Book Review: Chasing Embers by James Bennett

chasing embers james bennett.jpg

Chasing Embers by James Bennett


The world we see and know is not reality in its entirety. There is another world, one that existed before ours, that spun alongside us, and one–having been relegated to hide in the shadows at the edges of our reality for the past 800 years–just itching to let loose and stretch its claws.

Meet Ben Garston. a nice, woe-begotten guy who is anything but ordinary. Ben, formerly Red Ben, has straddled the world we know and the hidden world for centuries. He is bound by the Pact, the inescapable Lore, the final solution to keep the monsters at bay, bound to remain alone and unchanging as the ages move by. Ben might look human, but he is anything but.

But there have always been those ill contented to abide by the rule of the Pact. One night, the walls of a museum hosting a display of ancient Egyptian artifacts are violently breeched. Chaos and magic run through the streets of New York, and the Pact has been shattered. Ben must find out why the Lore has been broken, and why those responsible seem to be targeting him. Time is of the essence, because in three days the chaos will swallow the world.

Chasing Embers is one of those books that’s hard to pin down. It is a fairy tale, a fantasy novel; after all, there’s dragons and knights and fairies and witches. Yet the setting, for all the magical accouterments, is solidly couched in the modern world: planes, trains, and automobiles. I would compare it to the Anita Blake or Merry Gentry series by Laurell K. Hamilton (though less raunchy). Or even The Hollows by Kim Harrison. Bennett does a good job of incorporating ancient legends and myths, along with magic, into a believable real world.

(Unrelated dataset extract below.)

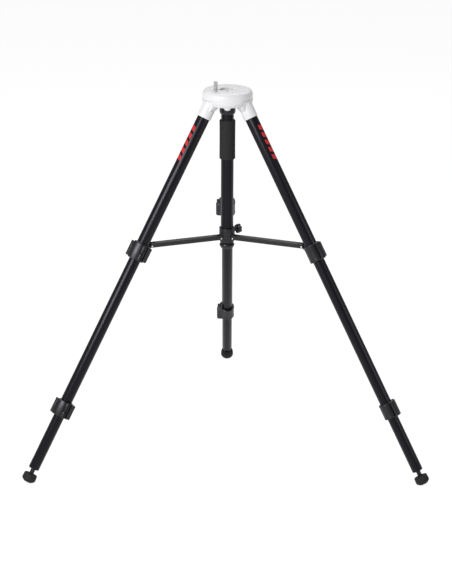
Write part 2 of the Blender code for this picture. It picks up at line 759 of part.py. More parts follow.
# --- assembly -------------------------------------------------------------------------------------
def build_centre(axis):
    """Head, column and hub, on the tripod's axis."""
    top = empty("head_frame", Matrix.Translation((0, 0, HINGE_BELOW_TOP)), axis)
    piece("head_cover", head_cover(), "white_paint", top)
    piece("head_bush", head_bush(), "white_paint", top)
    piece("head_base", head_base(), "white_paint", top)
    pin_turn = Matrix.Rotation(math.radians(LEG_AZIMUTHS[0]), 4, "Z")
    pin_at = pin_turn @ Vector((AZIMUTH_PIN_AT, 0, 0))
    piece("azimuth_pin", azimuth_pin(), "steel", top, pin_at, pin_turn)
    piece("mount_bolt", mount_bolt(), "steel", top)
    piece("column_collar", column_collar(), "black_plastic", top)
    piece("column_tube", column_tube(), "black_tube", top)
    piece("column_grip", column_grip(), "foam", top)
    piece("column_end_ring", column_end_ring(), "black_plastic", top)
    hub = empty("hub_frame", Matrix.Translation((0, 0, HUB_Z)), axis)
    piece("hub_body", hub_body(), "black_plastic", hub)
    knob_turn = Matrix.Rotation(math.radians(KNOB_AZIMUTH), 4, "Z")
    knob_frame = empty("knob_frame", Matrix.Translation((0, 0, KNOB_Z)) @ knob_turn, hub)
    piece("hub_knob", hub_knob(), "black_plastic", knob_frame)
    piece("knob_screw", knob_screw(), "steel", knob_frame)


def leg_meshes():
    """The shapes that all three legs share."""
    return {
        "root": leg_root(),
        "hinge_pin": hinge_pin(),
        "upper_tube": tube(UPPER_TUBE_R, -TUBE_SEAT - GAP, -UPPER_TUBE_END),
        "upper_lock": lock_body(UPPER_LOCK, UPPER_LOCK_R, UPPER_TUBE_R + GAP, MIDDLE_TUBE_R + GAP,
                                UPPER_TUBE_END + GAP, lug=True),
        "upper_lever": lock_lever(UPPER_LOCK_R),
        "upper_lock_bolt": lock_bolt(UPPER_LOCK_R),
        "middle_tube": tube(MIDDLE_TUBE_R, -MIDDLE_TUBE[0], -MIDDLE_TUBE[1]),
        "lower_lock": lock_body(LOWER_LOCK, LOWER_LOCK_R, MIDDLE_TUBE_R + GAP, LOWER_TUBE_R + GAP,
                                MIDDLE_TUBE[1] + GAP),
        "lower_lever": lock_lever(LOWER_LOCK_R),
        "lower_lock_bolt": lock_bolt(LOWER_LOCK_R),
        "lower_tube": tube(LOWER_TUBE_R, -LOWER_TUBE[0], -LOWER_TUBE[1]),
        "foot_stem": foot_stem(),
        "foot_pad": foot_pad(),
        "arm": spreader_arm(),
        "arm_end": spreader_end(),
        "arm_pin": rivet(CHEEK_IN + CHEEK + GAP, 1.2 * MM),
    }


LEG_LOOKS = {
    "root": "white_paint",
    "hinge_pin": "steel",
    "upper_tube": "black_tube",
    "upper_lock": "black_plastic",
    "upper_lever": "black_plastic",
    "upper_lock_bolt": "dark_arm",
    "middle_tube": "black_tube",
    "lower_lock": "black_plastic",
    "lower_lever": "black_plastic",
    "lower_lock_bolt": "dark_arm",
    "lower_tube": "black_tube",
    "foot_stem": "black_plastic",
    "foot_pad": "rubber",
}


def lever_place(ends, barrel_r):
    """Where a lever and its bolt have their origin, in the leg frame."""
    return (*pivot_xy(barrel_r), -(ends[0] + ends[1]) / 2)


def build_leg(number, azimuth, meshes, axis):
    """One leg with its share of the spreader."""
    frame = empty(f"leg_{number}_frame", leg_matrix(azimuth), axis)
    upper = lever_place(UPPER_LOCK, UPPER_LOCK_R)
    lower = lever_place(LOWER_LOCK, LOWER_LOCK_R)
    places = {
        "upper_lever": upper,
        "upper_lock_bolt": upper,
        "lower_lever": lower,
        "lower_lock_bolt": lower,
    }
    for part, look in LEG_LOOKS.items():
        piece(f"leg_{number}_{part}", meshes[part], look, frame, places.get(part, (0, 0, 0)))
    side = empty(f"side_{number}_frame", Matrix.Rotation(math.radians(azimuth), 4, "Z"), axis)
    rise = Matrix.Rotation(-ARM_RISE, 4, "Y")
    hub_pivot = (HUB_PIVOT_R, 0, HUB_Z)
    piece(f"spreader_arm_{number}", meshes["arm"], "dark_arm", side, hub_pivot, rise)
    piece(f"spreader_pin_{number}", meshes["arm_pin"], "steel", side, hub_pivot)
    piece(f"spreader_end_{number}", meshes["arm_end"], "dark_arm", side, (LUG_R, 0, LUG_Z), rise)


def main():
    for obj in list(bpy.data.objects):
        bpy.data.objects.remove(obj)
    axis = empty("tripod_axis", Matrix.Translation((0, AXIS_Y, HINGE_Z)))
    build_centre(axis)
    meshes = leg_meshes()
    for number, azimuth in enumerate(LEG_AZIMUTHS, start=1):
        build_leg(number, azimuth, meshes, axis)


main()
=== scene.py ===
"""Looks of a light instrument tripod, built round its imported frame. Metres, +Z up.

Every place comes from the frame. The pieces are made in these working frames:
- the head frame: z = 0 on the head's top, Z on the tripod's axis;
- the hub frame: z = 0 on the spreader's pivots, Z on the tripod's axis;
- one leg frame per leg: origin on the leg's hinge, X outward and square to the leg, Y along the
  hinge, Z up along the leg, so that a piece "at s" below the hinge lies at z = -s.
"""

import json
import math

import bmesh
import bpy
from mathutils import Matrix, Vector

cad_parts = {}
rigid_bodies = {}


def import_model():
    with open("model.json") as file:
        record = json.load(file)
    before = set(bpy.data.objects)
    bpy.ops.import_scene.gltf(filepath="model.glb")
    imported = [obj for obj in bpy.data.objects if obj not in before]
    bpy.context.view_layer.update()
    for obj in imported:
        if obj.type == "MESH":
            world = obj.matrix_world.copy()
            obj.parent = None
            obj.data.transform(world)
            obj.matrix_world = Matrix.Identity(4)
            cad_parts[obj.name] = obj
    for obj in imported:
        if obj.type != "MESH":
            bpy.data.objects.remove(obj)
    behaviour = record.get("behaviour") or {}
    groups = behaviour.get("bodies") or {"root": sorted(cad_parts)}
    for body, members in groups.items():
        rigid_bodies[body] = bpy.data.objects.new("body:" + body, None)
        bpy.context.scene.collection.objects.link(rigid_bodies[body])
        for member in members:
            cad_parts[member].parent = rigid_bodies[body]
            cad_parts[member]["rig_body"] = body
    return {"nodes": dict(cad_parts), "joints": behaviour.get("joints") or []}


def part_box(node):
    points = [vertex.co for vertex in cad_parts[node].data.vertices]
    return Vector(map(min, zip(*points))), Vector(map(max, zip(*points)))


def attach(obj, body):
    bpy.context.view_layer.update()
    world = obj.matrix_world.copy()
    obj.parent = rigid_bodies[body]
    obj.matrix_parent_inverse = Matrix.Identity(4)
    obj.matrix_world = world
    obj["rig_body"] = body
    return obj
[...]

The main flaw with this book is that it is the first in the series. Bennett has built a complex world, and large parts of the book are given over to providing the reader with relevant backstory and rules of engagement. While certainly not a bad thing in itself, the story can drag on a bit as we enter into exposition mode. In all though, this is an interesting and unique story, and I look forward to seeing how it will carry forward in future books.

An advance ebook was provided by the publisher via Net Galley in exchange for an honest review. Chasing Embers will be available on September 6th, 2016.

5 thoughts on “Book Review: Chasing Embers by James Bennett

  1. That sounds good though! I like the idea of tying fantastical elements into the real world. I recently read a novel that classifies as a magical realism thing, but I was actually really disappointed (Winter’s Tale). One of the reasons was that lots of things went unexplained, when it was necessary to explain them or to provide some kind of backstory. So I get that that might make the plot drag a bit, but it’s also crucial to making the fictional world believable and engaging.


    1. I totally agree that you have to take the time with world building, or your story will make no sense. I think this has to be a very hard line for authors to walk: how to get your readers on the same page without sacrificing your pacing. I think the next book in this series (Chasing Embers is listed as Ben Gaston #1) will be a lot smoother, now that most of the back story has been filled in.